DATASET CONTENT:
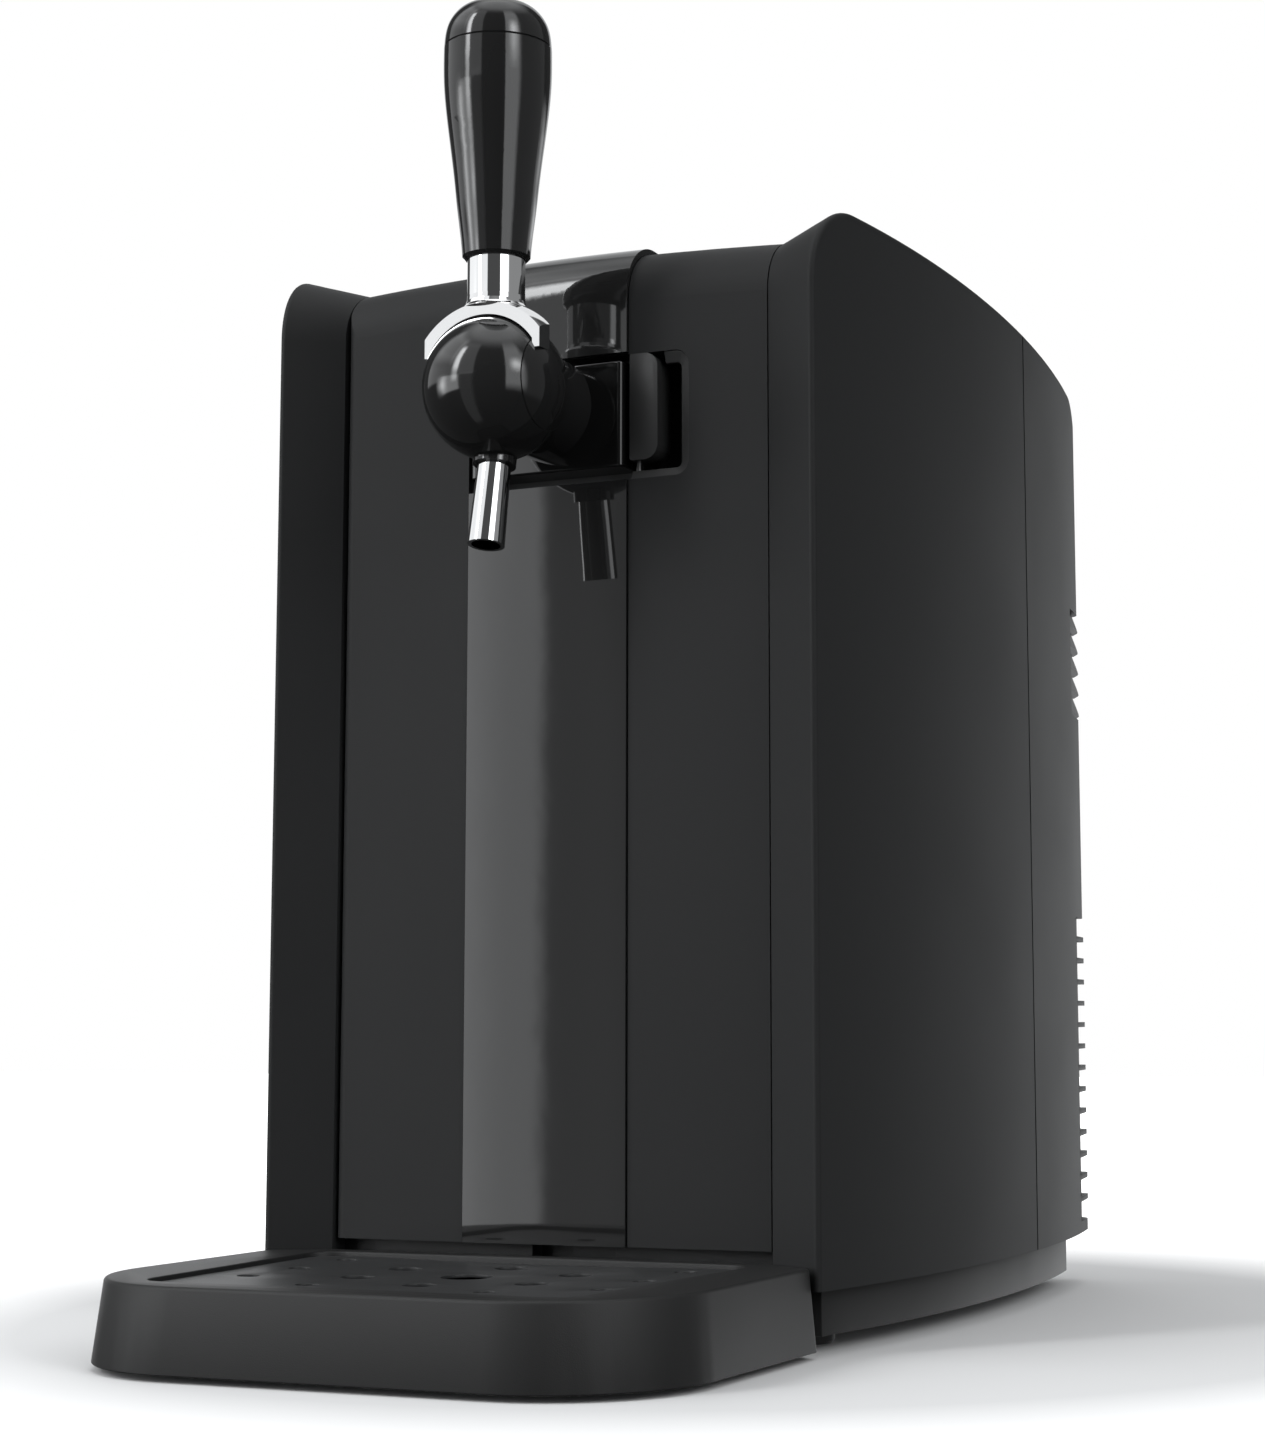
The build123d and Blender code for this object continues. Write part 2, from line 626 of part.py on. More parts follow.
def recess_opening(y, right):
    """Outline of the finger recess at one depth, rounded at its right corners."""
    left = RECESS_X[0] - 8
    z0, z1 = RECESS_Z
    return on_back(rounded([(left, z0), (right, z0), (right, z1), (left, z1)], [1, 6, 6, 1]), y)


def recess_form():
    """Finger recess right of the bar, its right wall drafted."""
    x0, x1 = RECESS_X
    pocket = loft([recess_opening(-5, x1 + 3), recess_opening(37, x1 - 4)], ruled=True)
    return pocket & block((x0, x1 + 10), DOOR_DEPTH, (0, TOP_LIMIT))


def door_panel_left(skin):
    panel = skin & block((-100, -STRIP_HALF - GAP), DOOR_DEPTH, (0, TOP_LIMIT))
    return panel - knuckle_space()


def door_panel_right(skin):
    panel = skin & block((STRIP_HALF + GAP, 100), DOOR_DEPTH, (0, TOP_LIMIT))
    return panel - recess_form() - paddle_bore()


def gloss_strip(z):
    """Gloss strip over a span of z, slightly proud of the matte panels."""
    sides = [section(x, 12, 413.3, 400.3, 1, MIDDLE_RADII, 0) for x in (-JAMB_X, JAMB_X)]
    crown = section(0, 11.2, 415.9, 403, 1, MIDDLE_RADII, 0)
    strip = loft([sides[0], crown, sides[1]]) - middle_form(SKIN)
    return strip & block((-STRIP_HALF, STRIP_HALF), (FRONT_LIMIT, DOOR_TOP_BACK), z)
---
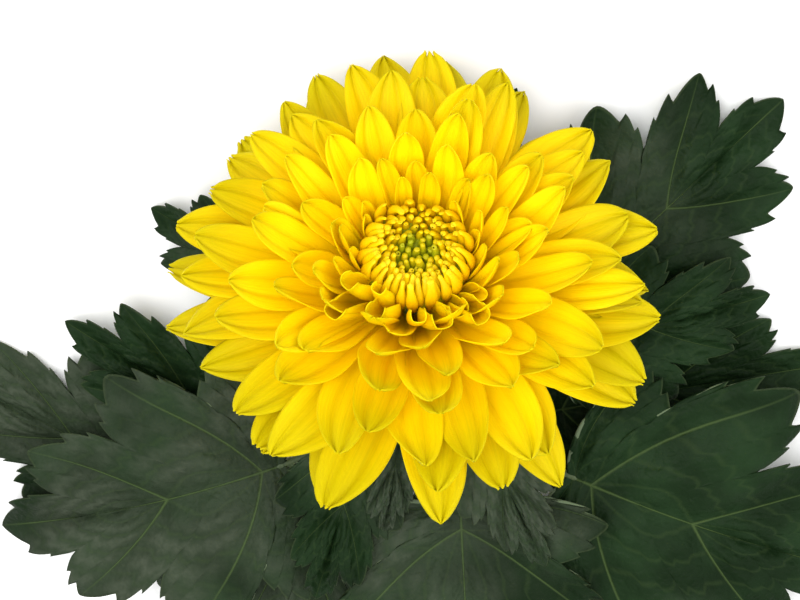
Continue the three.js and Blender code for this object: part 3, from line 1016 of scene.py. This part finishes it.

WRITTEN INSTRUCTION: Retype verbatim the lines that run from the line containing "The build123d and" to the line containing "[1, 6, 6, 1]), y)", both inclusive, and no others.

EXERCISE RESPONSE:
The build123d and Blender code for this object continues. Write part 2, from line 626 of part.py on. More parts follow.
def recess_opening(y, right):
    """Outline of the finger recess at one depth, rounded at its right corners."""
    left = RECESS_X[0] - 8
    z0, z1 = RECESS_Z
    return on_back(rounded([(left, z0), (right, z0), (right, z1), (left, z1)], [1, 6, 6, 1]), y)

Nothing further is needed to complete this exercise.